As well as the men's and women's Bay of Plenty Nines tournaments on Saturday and Sunday, there will be Mini Mod games and the Sky Sport Rugby League Roadshow during which children have the opportunity to meet and train with their heroes.
Panapa said she was "over the moon" to have the women's tournament named after her.
"I was overwhelmed, it's such a lovely gesture. It's not about me, it's all the people who have a passion for the game."
Bay of Plenty District Rugby League secretary Jenny Nahu said the organisation was pleased to provide another opportunity for women to play as well as honour a legend of the sport.
"She is such a lovely lady and she worked so hard for women's rugby league. The sport has Christine Panapa to thank for breaking down the barriers.
"There's heaps happening for the kids as well, it's going to be like a festival all weekend."
Meanwhile, last year's first and second place finishers in the Bay of Plenty Men's Nines, Taupō and Pacific, will not be in attendance, leaving the door wide open for others to contest the McLeod Cup, named in memory of the late Peter McLeod - a man who played integral roles in both the creation of the Auckland Warriors and the success of Rotorua International Stadium.
Ngongotahā head coach Paul Nahu said, above all else, the preseason tournament was an opportunity to see what he was working with this year.
"We're really looking forward to it, they're pretty eager to have a run.

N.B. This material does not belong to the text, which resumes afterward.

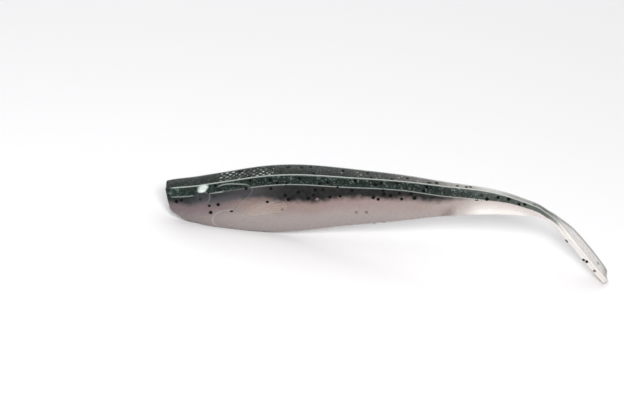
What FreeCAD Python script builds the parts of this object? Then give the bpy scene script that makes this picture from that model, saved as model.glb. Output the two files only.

I just look at it to see where guys are, there skill levels, some fitness stuff, their techniques and some different combinations - just little things, trying to identify where we're at.
"It's looking very promising this year. We have a nice mix of more mature and experienced guys and even some of the younger guys have a lot of experience now. Then there's some other young ones who have come along, it's a good mix, we just need to see how it gels together.
"The Nines is pretty hectic, pretty full-on, but we'll get some stuff out of it."